A tougher Food and Drug Administration approval process and increasingly cost-conscious hospitals are pushing medical suppliers and devicemakers to pursue buybacks, dividends or acquisitions to appease shareholders in the wake of slow sales growth, according to a Moody's Investors Service report.
Late News: Suppliers look to buybacks in wake of slow growth
Diana Lee, a senior credit officer for Moody's, said in a news release that the ratings agency expects manufacturers to engage in “shareholder-friendly initiatives” over the next year and a half to satisfy shareholders and encourage growth. Acquisition opportunities will be limited because of the difficulties involved in finding deals that make strategic sense and agreeing on the value of the assets, Moody's said.

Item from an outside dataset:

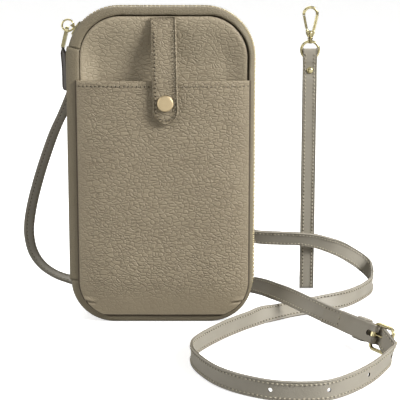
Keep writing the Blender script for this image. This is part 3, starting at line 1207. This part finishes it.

The companies most likely to pursue acquisitions, buybacks or dividends are those that manufacture products considered vulnerable to consumer demand, such as orthopedic implants, and companies dealing with product concerns about safety, efficacy and appropriate use. Several manufacturers, including Boston Scientific Corp., Medtronic and St. Jude Medical, have been hurt by a federal investigation into the use of implantable cardioverter defibrillators, Moody's said (April 25).
Also, hospitals are increasingly coordinating with physicians to cut costs on expensive items preferred by physicians, such as stents, ICDs and orthopedic implants. “Devicemakers have relied on product innovation to sell premium products that can garner higher pricing than existing products,” Moody's said. “We believe that it will become tougher for this strategy to succeed.”